Sudetenland Elections: There were elections in Reichsgau Sudetenland, in which 97.32% of the adult population voted for the National Socialist Party. About 500,000 Sudeten Germans joined the National Socialist Party, which was 17.34% of the German population in Sudetenland (the average National Socialist Party participation in Nazi Germany was 7.85%). This means the Sudetenland was the most pro-Nazi region in the Third Reich. Because of their knowledge of the Czech language, many Sudeten Germans were employed in the administration of the Protectorate of Bohemia and Moravia and in Nazi organizations (Gestapo, etc.) The most notable was Karl Hermann Frank, the SS and police general and Secretary of State in the Protectorate. Nazi German policy was more lenient of the Czechs who had German ancestry, considering them capable of "Aryianization", but it was the exception rather than the rule.
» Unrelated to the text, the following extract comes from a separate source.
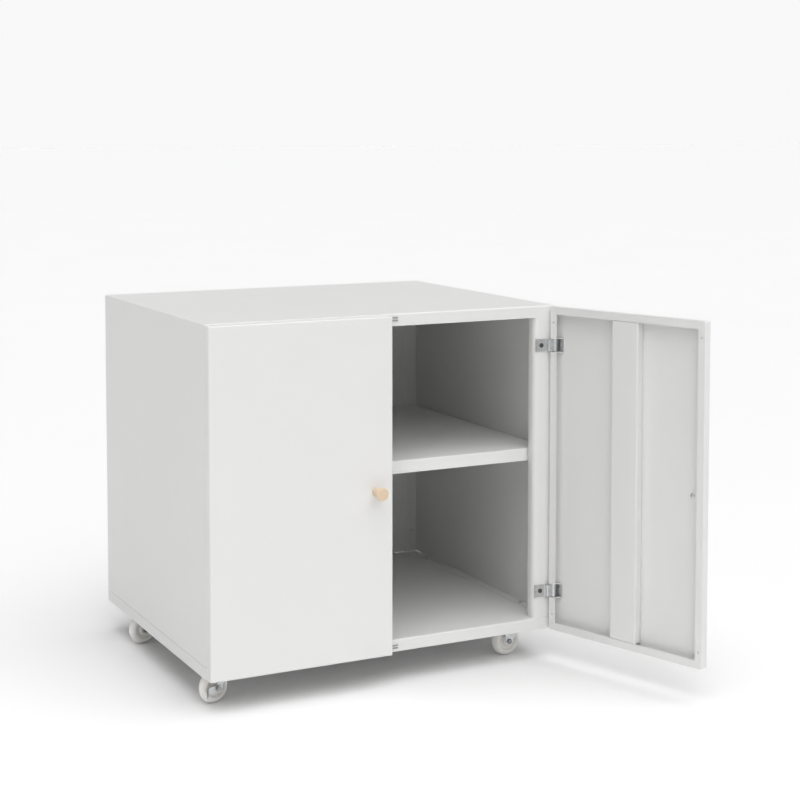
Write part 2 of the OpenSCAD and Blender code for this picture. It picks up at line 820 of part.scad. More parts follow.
top_pan();
bottom_pan();
left_side_panel();
right_side_panel();
back_panel();
shelf();
shelf_brackets();
shelf_screws();
frame_screws();
back_screws();
catch_housings();
catch_magnets();
catch_poles();
catch_screws();
left_hinge_plates();
right_hinge_plates();
hinge_screws();
caster_plates();
caster_studs();
caster_nuts();
king_pins();
swivel_balls();
race_cups();

module place_door(side) {
    if (side == "left") mirror([1, 0, 0]) children();
    else swung(open_angle) children();
}

for (side = ["left", "right"]) {
    place_door(side) color(paint) door_pan();
    place_door(side) color(paint) door_stiffener();
    place_door(side) color(zinc) hinge_leaves();
    place_door(side) color(steel) hinge_pins();
    place_door(side) color(beech) knob();
    place_door(side) color(zinc) knob_screw();
}

for (c = CASTERS) trailing(c) {
    color(zinc) fork();
    color(steel) bush();
    color(nylon) wheel();
}

for (c = CASTERS) if (c[4]) trailing(c) {
    color(steel) axle_bolt();
    color(zinc) axle_nut();
    color(zinc) brake_lever();
}

for (c = CASTERS) if (!c[4]) trailing(c) {
    color(steel) axle_pin();
    color(steel) axle_collar();
}
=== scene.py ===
"""Looks of a mobile printer stand: a white two-door sheet-steel cabinet on four swivel casters.

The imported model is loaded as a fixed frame. Small turned, stamped and moulded pieces are worked out
here as numpy surfaces around it, and every piece gets a procedural finish.
"""

import sys
import json
import logging
import math
from dataclasses import dataclass
from enum import Enum
from typing import Callable, Iterable, Optional, Sequence, Tuple

import bpy
import numpy as np
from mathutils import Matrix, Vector


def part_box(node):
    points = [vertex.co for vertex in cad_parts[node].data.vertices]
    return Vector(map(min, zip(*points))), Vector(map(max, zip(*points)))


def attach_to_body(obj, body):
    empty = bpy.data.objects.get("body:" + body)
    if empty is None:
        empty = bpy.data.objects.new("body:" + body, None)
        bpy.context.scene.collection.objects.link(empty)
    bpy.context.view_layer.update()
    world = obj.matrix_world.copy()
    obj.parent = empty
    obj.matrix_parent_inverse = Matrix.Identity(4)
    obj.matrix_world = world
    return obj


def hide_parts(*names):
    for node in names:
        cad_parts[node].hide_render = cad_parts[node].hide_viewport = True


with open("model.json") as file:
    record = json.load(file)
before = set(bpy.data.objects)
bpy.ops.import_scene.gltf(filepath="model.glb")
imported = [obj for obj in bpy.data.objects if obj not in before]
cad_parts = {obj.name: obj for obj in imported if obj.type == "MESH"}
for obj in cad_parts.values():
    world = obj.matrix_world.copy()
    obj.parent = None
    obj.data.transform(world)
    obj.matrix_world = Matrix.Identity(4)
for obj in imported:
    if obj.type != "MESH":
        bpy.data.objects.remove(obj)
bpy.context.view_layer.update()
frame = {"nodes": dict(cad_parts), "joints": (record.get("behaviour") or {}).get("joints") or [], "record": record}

Array = np.ndarray
Shape = Callable[[Array, Array, Array], Tuple[Array, Array]]
Colour = Tuple[float, float, float]

LOG = logging.getLogger("printer_stand")
MM = 0.001
FULL_TURN = 2 * math.pi
SAME = 1e-7  # measures closer than this, in metres, count as one
THREAD_CUT = 0.10  # a thread's depth, as a share of its radius


class Hand(Enum):
    """The two doors, by the side of the cabinet that carries them."""

    LEFT = "left"
    RIGHT = "right"


class Corner(Enum):
    """The four casters."""

    FRONT_LEFT = "front_left"
    FRONT_RIGHT = "front_right"
    REAR_LEFT = "rear_left"
    REAR_RIGHT = "rear_right"


# ---------------------------------------------------------------- surfaces


@dataclass(frozen=True)
class Shell:
    """One closed surface.

    Fields: points is (n, 3), quads is (m, 4) and triangles is (k, 3), both of point numbers.
    """

    points: Array
    quads: Array
    triangles: Array

    def volume(self) -> float:
        """Signed volume: a sixth of the sum of each triangle's triple product.

        Returns: a positive number where the faces point outwards.
        """
        split = np.concatenate([self.quads[:, [0, 1, 2]], self.quads[:, [0, 2, 3]], self.triangles])
        a, b, c = (self.points[split[:, k]] for k in range(3))
        return float(np.einsum("ij,ij->i", a, np.cross(b, c)).sum() / 6)

    def outward(self) -> "Shell":
        """Returns: the same surface with its faces pointing outwards."""
        if self.volume() >= 0:
            return self
        return Shell(self.points, self.quads[:, ::-1], self.triangles[:, ::-1])

    def moved(self, turn: Array, origin: Array) -> "Shell":
        """Turns the surface and carries it to a place.

        Args: turn is a (3, 3) rotation, origin the place of the surface's own zero.
        Returns: the moved surface.
        """
        return Shell(self.points @ turn.T + origin, self.quads, self.triangles)


def basis(axis: Sequence[float]) -> Array:
    """Rotation that carries +Z to an axis, keeping the turned X as level as it can be.

    Args: axis is any direction.
    Returns: a (3, 3) rotation whose columns are the turned X, Y and Z.
    """
    z = np.asarray(axis, float)
    z = z / np.linalg.norm(z)
    side = np.cross([0.0, 0.0, 1.0], z)
    if np.linalg.norm(side) < 1e-6:
        side = np.array([1.0, 0.0, 0.0])
    x = side / np.linalg.norm(side)
    return np.stack([x, np.cross(z, x), z], axis=1)


def steps_round(around: int) -> Array:
    """Returns: the angles of that many equal steps in a turn, in radians."""
    return np.arange(around) * FULL_TURN / around


def bands(steps: int, around: int, count: int) -> Array:
    """Quads between neighbouring rings: quad (i, j) joins step j of ring i to the next step and ring.

    Args: steps is how many bands, around the points in a ring, count the rings there are in all.
    Returns: (steps * around, 4) point numbers.
    """
    i, j = np.meshgrid(np.arange(steps), np.arange(around), indexing="ij")
    up, on = (i + 1) % count, (j + 1) % around
    quads = np.stack([i * around + j, i * around + on, up * around + on, up * around + j], axis=-1)
    return quads.reshape(-1, 4)


def caps(around: int, count: int) -> Array:
    """Triangles that close the first and the last ring, each to a pole numbered after all the rings.

    Args: around is the points in a ring, count the rings.
    Returns: (2 * around, 3) point numbers.
    """
    j = np.arange(around)
    on = (j + 1) % around
    pole, last = count * around, (count - 1) * around
    return np.concatenate([
        np.stack([np.full(around, pole), on, j], axis=-1),
        np.stack([np.full(around, pole + 1), last + j, last + on], axis=-1),
    ])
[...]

The Nazis classified most Czechs as a mixture of races including that of Jewish ancestry.
Secret Polish Organizations Helped the Jews: Zegota was created to replace the defunct organization "Council to Aid the Jews" which was dissolved for political and financial reasons. Zegota, supported by the Polish Home Army, operated about 100 secret cells situated mainly throughout Warsaw, though there were smaller branches in Krakow, Vilnius, and Lwow.. Zegota provided the Jews with shelter and hiding places, relief provisions, and fake documents and passports to help them escape. Approximately 50,000 Jews were saved because of the work of Zegota. Operatives of Żegota frequently put themselves at risk of arrest, or execution by Nazi authorities. (The Nazis distributed pamphlets in Polish and German warning Polish citizens that helping the Jews would be punishable by instant death. Many Polish people ignored the warning and did what they could to help Jewish people. Often entire Polish families and even neighbors were dragged into the street and shot. The Nazis believed that any Jews hidden by the Poles, had to have considerable collaboration from among friends, family and neighbours. ) Many Polish men, women, and even children went to extraordinary lengths to help the Jews. Their names have been added to the Righteous Among Nations,, and will forever be remembered for their great courage and sacrifices. No other nation in Nazi-occupied Europe struggled so diligently to try to save as many Jews as did the valiant Polish people.
Heilbrunn Was Bombed. The largest air-raid during WWII was launched over Heilbrunn on December 4, 1944 by the British Royal Force and the United States Army Air Forces. About 280 Lancaster bombers of 627 Squadron, accompanied by ten fighter planes flew over the city in loose formation. Despite a cloudy night, the planes dropped flare markers on the city to facilitate accurate bombing. A flashlight bomb was dropped, exploding at 600 feet, followed by numerous flares, which illuminated the sky bright as day. Numerous incendiary bombs were dropped on the city and fires burned throughout the night. Within a period of half an hour, over 6,500 people, including 1,000 children under 10 years of age, perished in the raid. Historical records do not give an exact number of casualties because many corpses were burned beyond recognition. Heilbrunn had been bombed numerous times throughout the war.
French President Mitterrand met with Polish leader Jaruzelski on December 4, 1985 amid a storm of protest. It was Jaruzelski's first visit to the West, and Mitterrand was the first Western leader to receive Jaruzelski. In an interview conducted by Le Matin, Mitterrand said that he met with Jaruzelski because France had to express its opinions "....on the serious questions between East and West and between Europeans. I add, that all that touches the Polish nation is dear to us...." The French Senate protested the meeting by suspending its session. More than five hundred demonstrators rallied in front of the Polish Embassy, shouting: ″Jaruzelski, Assassin″ and ″Solidarity will live 3/8″ . The Bateaux Mouches, (the famous tourist boats on the River Seine), refused to allow Jaruzelski aboard for a city cruise. All France"s largest unions (except the Communist affiliations) issued a joint statement that ″....reaffirmed their entire solidarity with Solidarity and all of the Polish people.....″ and demanded that ″.....All normalization of relations with Poland must be conditional on the respect for human rights, the liberation of detained people and the recognition of union rights and freedoms allowing the exercise of Solidarity’s rights,″. (NB: In December 1981, Jaruzelski declared martial law and dealt brutal suppression of the free trade union movement. The French people believed that the meeting between Mitterrand and Jaruzelski was a betrayal of French support for the Solidarity movement in Poland, and of the Polish people.)